The meal requirement was met by the cheapest sandwich available, sometimes reused across tables, or sandwiches made of rubber.

Jacob Riis wrote in 1902 of saloon keepers who mocked the law by setting out "brick sandwiches" – two pieces of bread with a brick in between – thus fulfilling the legal requirement of serving food. He also wrote of an altercation in a saloon where a customer attempted to eat a sandwich that the bartender had served just for show; "the police restored the sandwich to the bartender and made no arrests."

==Raines law hotels==
Scores of "Raines law hotels", often located directly above saloons, opened. A year later, there were 1,500 of them in New York; in Brooklyn the number of registered hotels went from 13 to 800 after six months.

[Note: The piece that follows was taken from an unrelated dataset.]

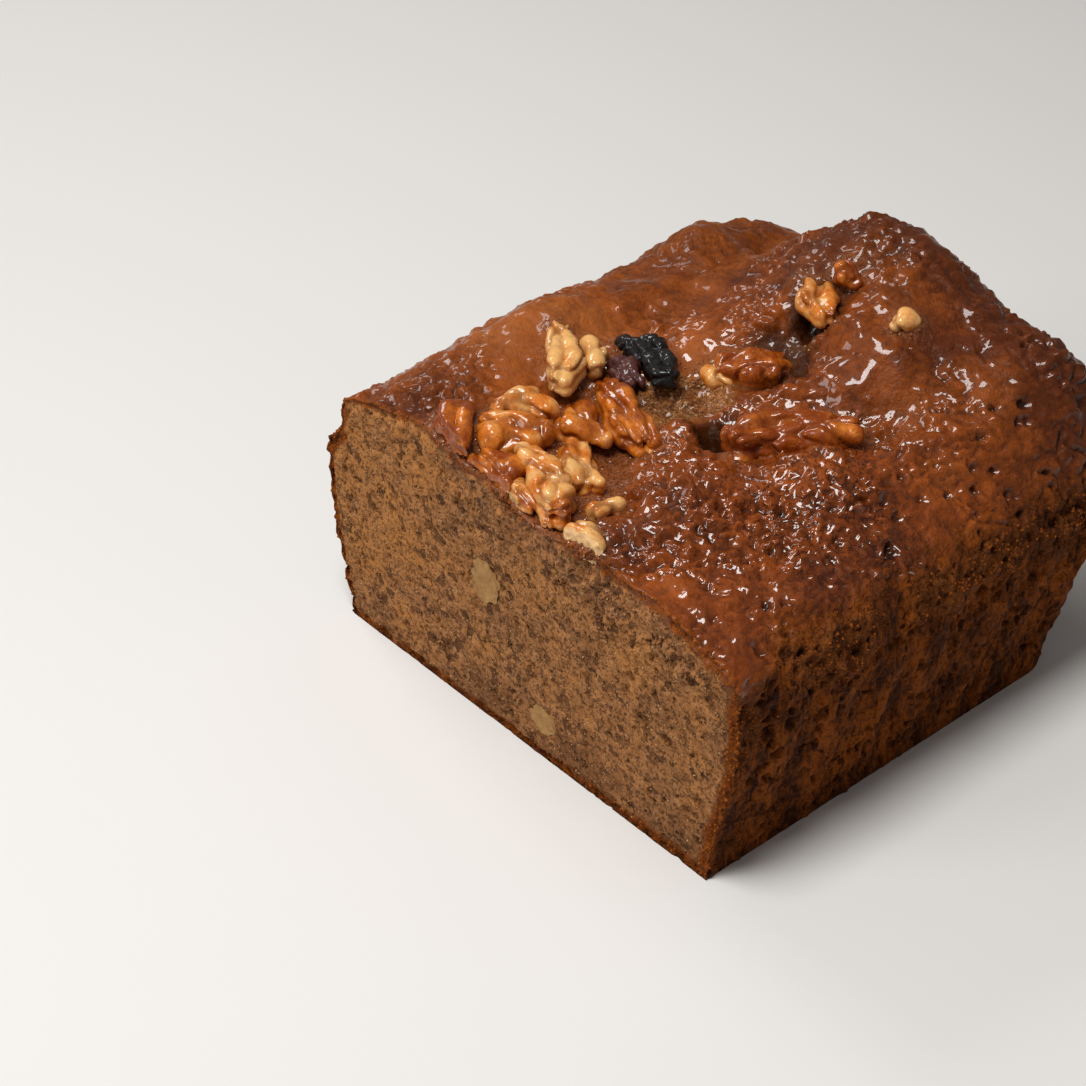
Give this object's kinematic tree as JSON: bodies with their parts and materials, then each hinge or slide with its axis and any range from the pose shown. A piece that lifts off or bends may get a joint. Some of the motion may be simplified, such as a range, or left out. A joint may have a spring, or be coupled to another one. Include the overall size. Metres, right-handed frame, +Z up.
{
  "type": "banana bread",
  "caption": "Cut loaf of banana bread on its flat base, with a cracked glossy crust and walnut pieces baked into the top",
  "frame": {"origin": "middle of the bounding box in x and y, on the flat base", "axes": "+Z up, +X to the right when looking at the cut, -Y out of the cut face"},
  "size_m": [0.121, 0.116, 0.0816],
  "materials": {
    "crust": "baked crust, glossy on top and dull at the sides, with tan crumb at the cut",
    "walnut": "toasted walnut under a thin glaze",
    "cut_walnut": "raw walnut meat, sliced",
    "black_fruit": "wrinkled dried fruit, shiny",
    "maroon_fruit": "wrinkled dried fruit, shiny"
  },
  "bodies": {
    "root": {"loaf": "crust", "walnut_front_quarter": "walnut", "walnut_under_quarter": "walnut", "walnut_left_lobe": "walnut", "walnut_back_crescent": "walnut", "walnut_middle_lobe": "walnut", "walnut_cupped_piece": "walnut", "walnut_arched_piece": "walnut", "walnut_pale_knot": "walnut", "walnut_pale_crumb": "walnut", "walnut_toasted_knot": "walnut", "walnut_sunk_piece": "walnut", "walnut_cut_wedge": "walnut", "walnut_small_tip": "walnut", "walnut_rear_crescent": "walnut", "walnut_rear_hook": "walnut", "walnut_long_half": "walnut", "walnut_sunk_chip": "walnut", "walnut_far_chip": "walnut", "walnut_far_lobe": "walnut", "cut_walnut_upper": "cut_walnut", "cut_walnut_lower": "cut_walnut", "fruit_black": "black_fruit", "fruit_maroon": "maroon_fruit"}
  },
  "joints": []
}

As a contemporary source put it, "This offered a premium on the transformation of saloons into hotels with bedrooms and led to unlooked-for evils," an increase in prostitution, as the rooms in many "Raines law hotels" were used mostly by prostitutes and unmarried couples. In some cases these rooms may not even have been available at all; in a 1917 novel, Susan Lenox: Her Fall And Rise, the protagonist sees "a Raines Law hotel with awnings, indicating that it was not merely a blind to give a saloon a hotel license but was actually open for business."

To fight the Raines law hotels the so-called Committee of Fourteen was organized in 1905.

==Consequences==
It was nominally a liquor tax, but its intention was to curb the consumption of alcohol by imposing stricter regulations which it failed to do.

By 1911, the Committee had successfully lobbied for the shutdown of many of the Raines law hotels.

==In popular culture==
A shabby, Raines law hotel-type New York City saloon and rooming house serves as the 1912 setting of the classic play The Iceman Cometh, by Eugene O'Neill.

A bar named the Raines Law Room, at the Williams Hotel in New York City, is named in commemoration of the impact of the law.